-- Begin --
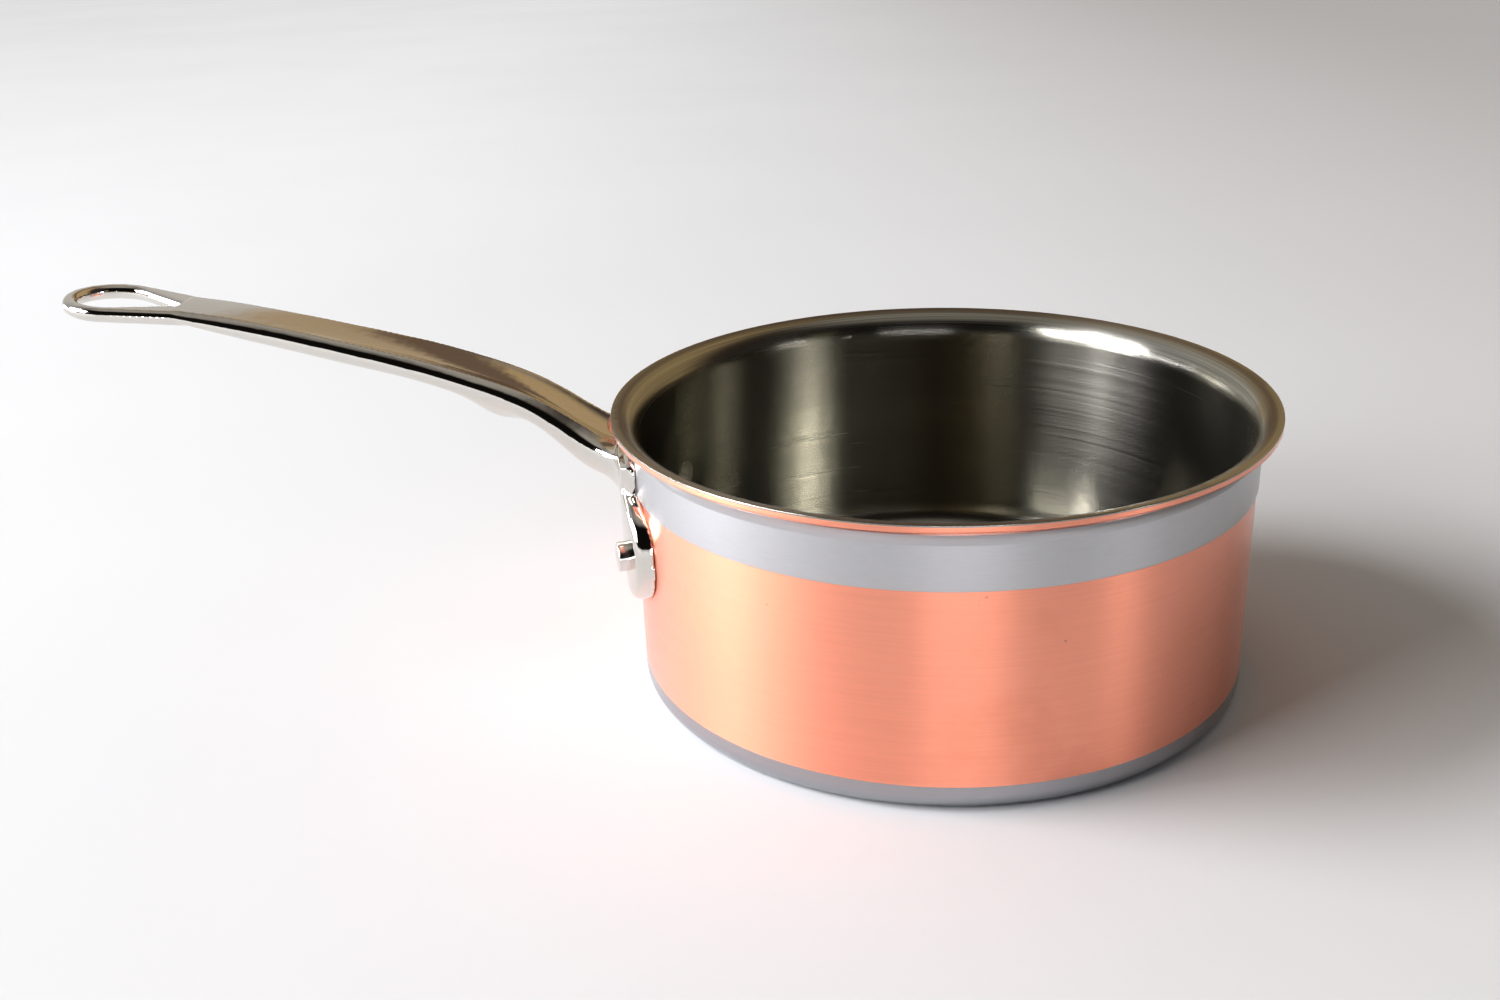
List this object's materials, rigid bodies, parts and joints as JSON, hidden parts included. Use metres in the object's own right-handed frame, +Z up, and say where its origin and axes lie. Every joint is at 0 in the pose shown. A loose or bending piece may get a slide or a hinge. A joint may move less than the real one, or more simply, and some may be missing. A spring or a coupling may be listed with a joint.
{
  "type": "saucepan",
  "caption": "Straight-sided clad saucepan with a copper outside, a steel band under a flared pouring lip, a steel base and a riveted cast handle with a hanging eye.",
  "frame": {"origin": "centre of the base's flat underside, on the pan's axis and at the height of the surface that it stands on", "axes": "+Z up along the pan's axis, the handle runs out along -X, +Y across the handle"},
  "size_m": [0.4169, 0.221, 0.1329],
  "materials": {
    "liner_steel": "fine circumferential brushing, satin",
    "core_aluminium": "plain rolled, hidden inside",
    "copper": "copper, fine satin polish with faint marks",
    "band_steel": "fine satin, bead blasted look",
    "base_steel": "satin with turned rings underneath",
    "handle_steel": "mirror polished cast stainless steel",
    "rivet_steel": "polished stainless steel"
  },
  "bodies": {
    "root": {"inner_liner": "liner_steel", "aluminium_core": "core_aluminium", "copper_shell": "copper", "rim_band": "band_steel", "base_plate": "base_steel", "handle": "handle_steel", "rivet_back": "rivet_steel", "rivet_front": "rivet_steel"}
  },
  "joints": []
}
-- End --
* Brief
Extract the full listing and reproduce each line exactly.

* The solution
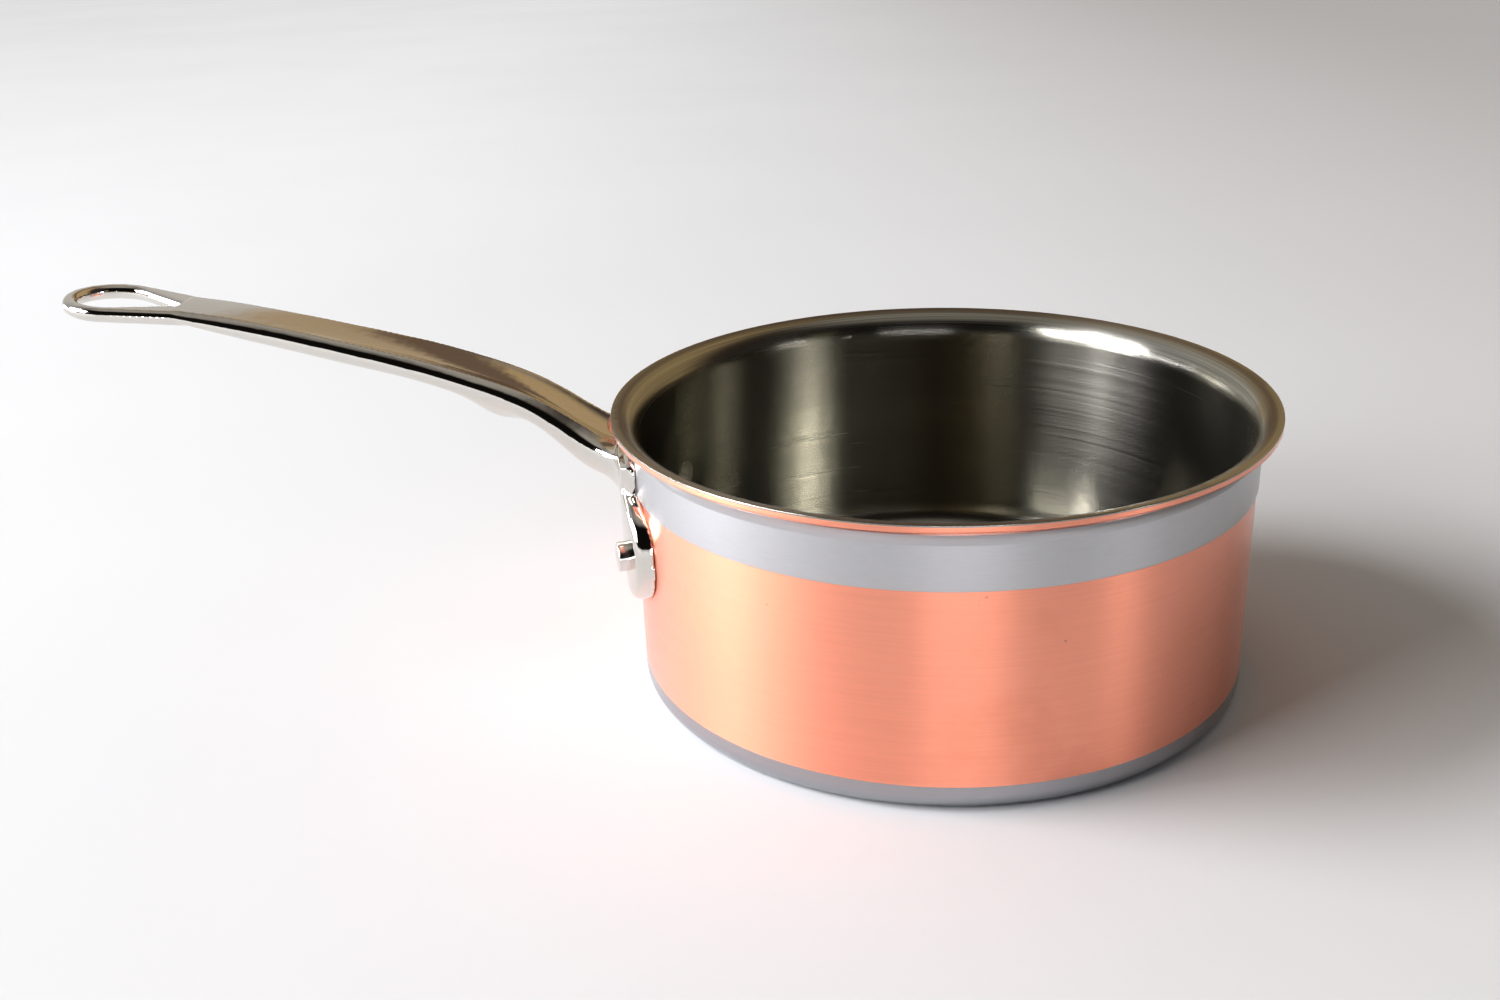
List this object's materials, rigid bodies, parts and joints as JSON, hidden parts included. Use metres in the object's own right-handed frame, +Z up, and say where its origin and axes lie. Every joint is at 0 in the pose shown. A loose or bending piece may get a slide or a hinge. A joint may move less than the real one, or more simply, and some may be missing. A spring or a coupling may be listed with a joint.
{
  "type": "saucepan",
  "caption": "Straight-sided clad saucepan with a copper outside, a steel band under a flared pouring lip, a steel base and a riveted cast handle with a hanging eye.",
  "frame": {"origin": "centre of the base's flat underside, on the pan's axis and at the height of the surface that it stands on", "axes": "+Z up along the pan's axis, the handle runs out along -X, +Y across the handle"},
  "size_m": [0.4169, 0.221, 0.1329],
  "materials": {
    "liner_steel": "fine circumferential brushing, satin",
    "core_aluminium": "plain rolled, hidden inside",
    "copper": "copper, fine satin polish with faint marks",
    "band_steel": "fine satin, bead blasted look",
    "base_steel": "satin with turned rings underneath",
    "handle_steel": "mirror polished cast stainless steel",
    "rivet_steel": "polished stainless steel"
  },
  "bodies": {
    "root": {"inner_liner": "liner_steel", "aluminium_core": "core_aluminium", "copper_shell": "copper", "rim_band": "band_steel", "base_plate": "base_steel", "handle": "handle_steel", "rivet_back": "rivet_steel", "rivet_front": "rivet_steel"}
  },
  "joints": []
}